Un ideale minuto di silenzio

gianfranco

 

 

E’ morto un altro dei “mostri sacri” d’un tempo che non sembra soltanto d’un altro secolo, ma proprio di un secolo e più fa. Mi dispiace della morte di Fo come della morte di un qualsiasi altro, che mi ricordi quei tempi lontani e in cui non soltanto ero molto più giovane, ma soprattutto ero, come molti altri, assai credulone. Per mia fortuna non ho mai pensato ad una rivoluzione vicina, tanto meno che “padroni e borghesi” avessero “pochi mesi”. Già allora intuivo (e anche qualcosa in più) l’ingrippamento del sedicente “socialismo” e dell’Urss in particolare. Tuttavia, ancora pensavo che si potesse riformulare una teoria rivoluzionaria di impronta marxista e che si riuscisse – non subito, nel giro di un bel po’ d’anni – a rilanciare una certa pratica nella direzione per il momento abbandonata. Non ho particolare nostalgia di quella credulità, ma ricordo egualmente quei tempi come qualcosa di perduto.

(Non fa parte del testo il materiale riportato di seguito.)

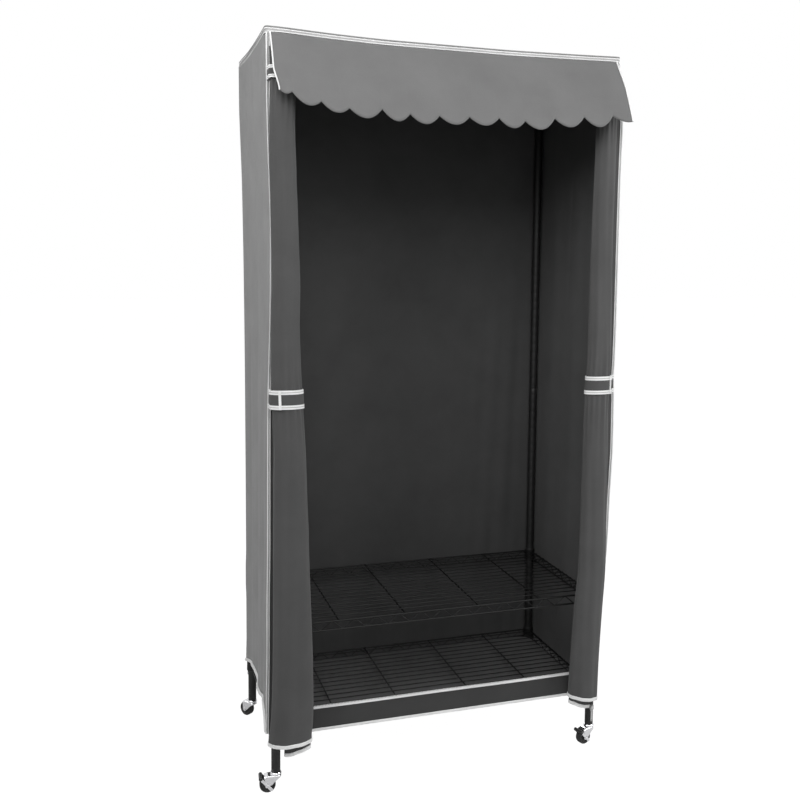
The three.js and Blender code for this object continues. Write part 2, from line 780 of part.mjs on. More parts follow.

Detto questo, sono rimasto sbalordito di fronte al premio Nobel assegnato a Fo; secondo me possiamo ricordare di lui al massimo il “Mistero buffo”, nient’affatto male. I testi più politicizzati sono non proprio eclatanti e abbastanza demagogici. In particolare, scordiamoci di quando veniva sostenuto in merito agli operai che, se non fossero stati soffocati e deviati dai dirigenti sindacali e piciisti, avrebbero fatto la rivoluzione. La saldatura tra movimento studentesco del ’68 e l’autunno caldo operaio del ’69 è stata di fatto un’interpretazione assai forzata; e non c’era bisogno dell’attentato del venerdì 12 dicembre ’69 per creare forti imbarazzi alla “rivolta”. I capi studenteschi (pomposamente definitisi “potere operaio”, “lotta continua” e via dicendo) si sono piuttosto presto riciclati; ed erano già all’inizio fin troppo ambigui. Il movimento operaio, malgrado alcune “energiche” manifestazioni, non aveva alcuna finalità rivoluzionaria. Solo minoranze non sconvolgenti avevano idee di mutamento sociale; ma di una vecchiezza sconfortante. Ed infatti quelle minoranze furono messe a posto in poco tempo. La maggioranza degli operai aveva intenzioni decisamente approvabili di un effettivo miglioramento delle condizioni di vita e di lavoro, quelle che oggi vengono rimesse in piena discussione; e non solo per i ceti operai ma per almeno i due terzi del cosiddetto ceto medio.

Sia chiaro una volta per tutte che le cosiddette masse sono importanti per qualsiasi movimento radicale; da sole manifestano tuttavia puri motivi di malcontento, di disagio, perfino di piena rivolta se le condizioni di vita diventano insostenibili (in senso materiale e non solo, anche come totale disorganizzazione del vivere civile). Tuttavia, o sono dirette da gruppi di vertice estremamente decisi e preparati alle strategie necessarie sia per vincere sia per dar vita ad una nuova riorganizzazione della società che ridiventi stabilmente vivibile, oppure addio rivoluzione. Che ci siano masse pronte alla rivoluzione, che sappiano cosa fare e che poi tuttavia vengano spente dai loro capi, è una pura e semplice fantasia demagogica, tipica appunto di uomini di spettacolo o comunque con la testa tra le nuvole.

Ricordiamo Dario Fo, ma non con gli stessi sentimenti provati per Giorgio Gaber, il vero cantore di un fallimento generazionale, del disincanto; o anche per Jannacci e molti altri (in primo luogo, per i grandi registi e attori della “commedia all’italiana”). In ogni caso, è vero che tutti hanno rappresentato un periodo decisamente migliore vissuto da questo paese ormai in totale degrado. Quindi, chiniamo pur sempre il capo e rispettiamo il nostro ideale minuto di silenzio. Oggi c’è da piangere; proprio per quanto si è dilapidato vergognosamente. Non lo si chini invece mai quando moriranno (alcuni già sono morti e io non l’ho certo chinato) tutti quelli che hanno tradito il paese; a partire dai “padri dell’Europa” e dal falso “antifascismo della liberazione” (cioè dell’asservimento) per arrivare ai piciisti del tradimento e svendita allo straniero (che li privilegiò con “mani pulite”). E infine non lo si chini, anzi si intonino inni di gioia, quando creperanno i venduti odierni, che stanno apprestando altri più aperti tradimenti per i prossimi anni. Il dramma di personaggi come Fo è che, zeppi di ideologia e incapaci di capirne l’ormai irrimediabile insostenibilità e l’inversione di segno, hanno continuato ad essere sostenitori fino alla fine dei traditori e di chi ha svenduto questa povera Italia.